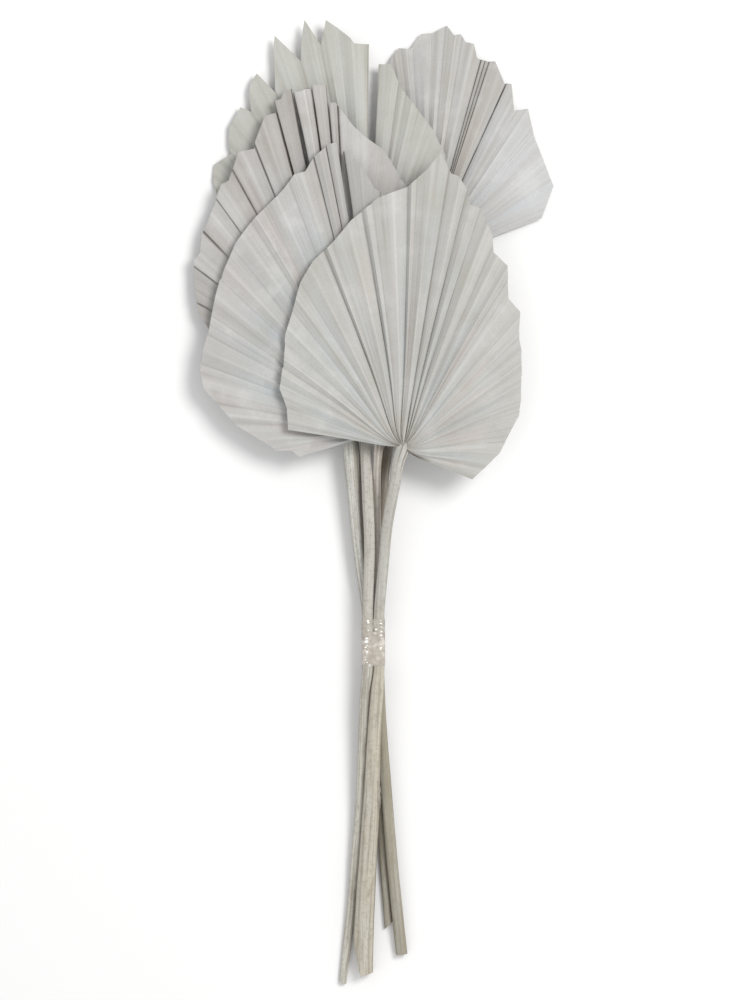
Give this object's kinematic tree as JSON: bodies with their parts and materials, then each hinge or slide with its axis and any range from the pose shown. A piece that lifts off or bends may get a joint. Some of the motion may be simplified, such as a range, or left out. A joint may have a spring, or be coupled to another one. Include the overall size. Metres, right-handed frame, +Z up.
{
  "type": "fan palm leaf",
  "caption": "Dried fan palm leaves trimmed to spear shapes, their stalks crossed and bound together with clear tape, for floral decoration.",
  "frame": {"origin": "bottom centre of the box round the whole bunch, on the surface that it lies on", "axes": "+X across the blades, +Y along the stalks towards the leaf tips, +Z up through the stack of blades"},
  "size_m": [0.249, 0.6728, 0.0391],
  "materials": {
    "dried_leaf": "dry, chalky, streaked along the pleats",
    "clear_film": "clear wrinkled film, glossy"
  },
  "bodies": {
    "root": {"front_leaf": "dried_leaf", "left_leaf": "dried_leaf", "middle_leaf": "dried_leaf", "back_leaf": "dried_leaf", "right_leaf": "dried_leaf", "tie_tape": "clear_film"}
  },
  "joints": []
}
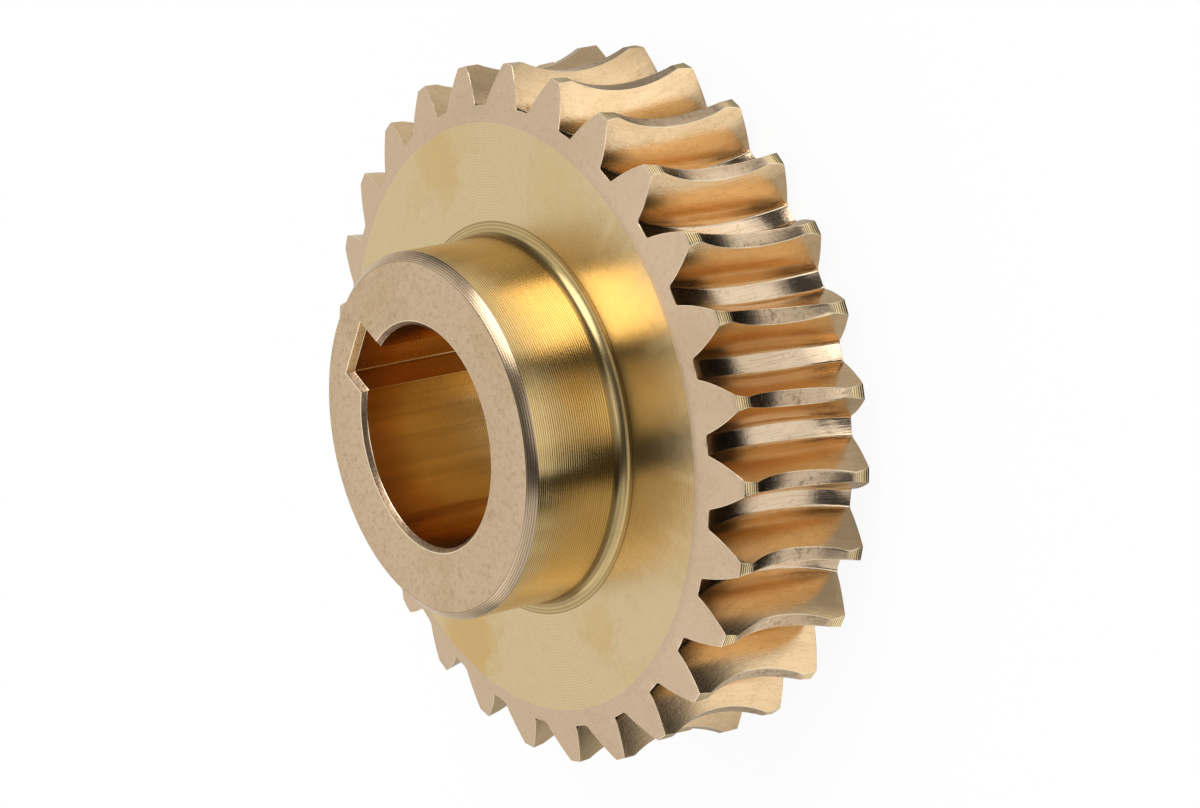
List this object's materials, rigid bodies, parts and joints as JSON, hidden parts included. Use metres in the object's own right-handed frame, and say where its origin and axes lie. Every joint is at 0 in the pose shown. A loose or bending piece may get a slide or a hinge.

********************

Print all of the entries again, exactly as written.

RESPONSE TO THE TASK:
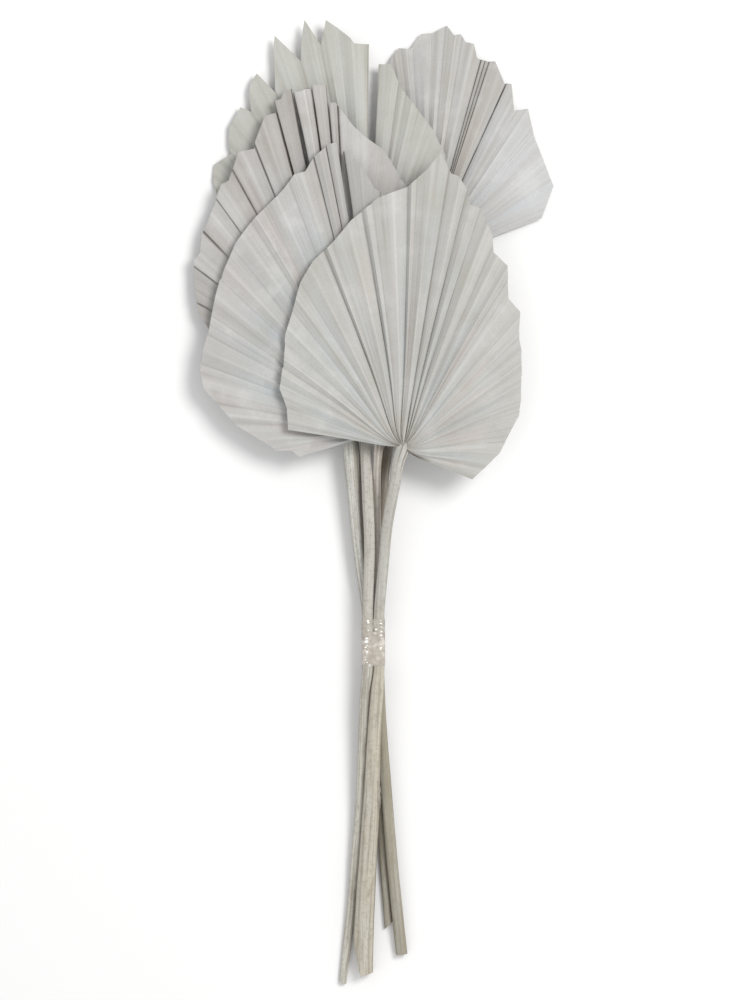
Give this object's kinematic tree as JSON: bodies with their parts and materials, then each hinge or slide with its axis and any range from the pose shown. A piece that lifts off or bends may get a joint. Some of the motion may be simplified, such as a range, or left out. A joint may have a spring, or be coupled to another one. Include the overall size. Metres, right-handed frame, +Z up.
{
  "type": "fan palm leaf",
  "caption": "Dried fan palm leaves trimmed to spear shapes, their stalks crossed and bound together with clear tape, for floral decoration.",
  "frame": {"origin": "bottom centre of the box round the whole bunch, on the surface that it lies on", "axes": "+X across the blades, +Y along the stalks towards the leaf tips, +Z up through the stack of blades"},
  "size_m": [0.249, 0.6728, 0.0391],
  "materials": {
    "dried_leaf": "dry, chalky, streaked along the pleats",
    "clear_film": "clear wrinkled film, glossy"
  },
  "bodies": {
    "root": {"front_leaf": "dried_leaf", "left_leaf": "dried_leaf", "middle_leaf": "dried_leaf", "back_leaf": "dried_leaf", "right_leaf": "dried_leaf", "tie_tape": "clear_film"}
  },
  "joints": []
}
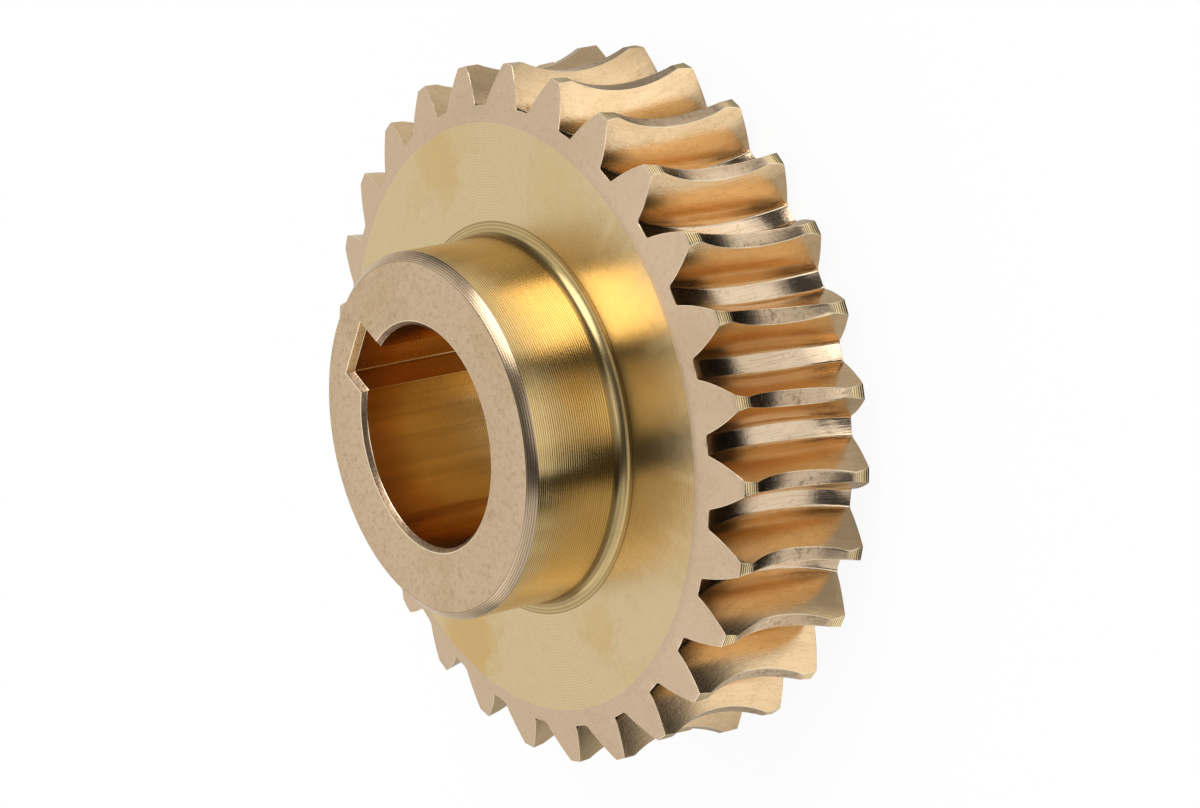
List this object's materials, rigid bodies, parts and joints as JSON, hidden parts included. Use metres in the object's own right-handed frame, and say where its origin and axes lie. Every joint is at 0 in the pose shown. A loose or bending piece may get a slide or a hinge.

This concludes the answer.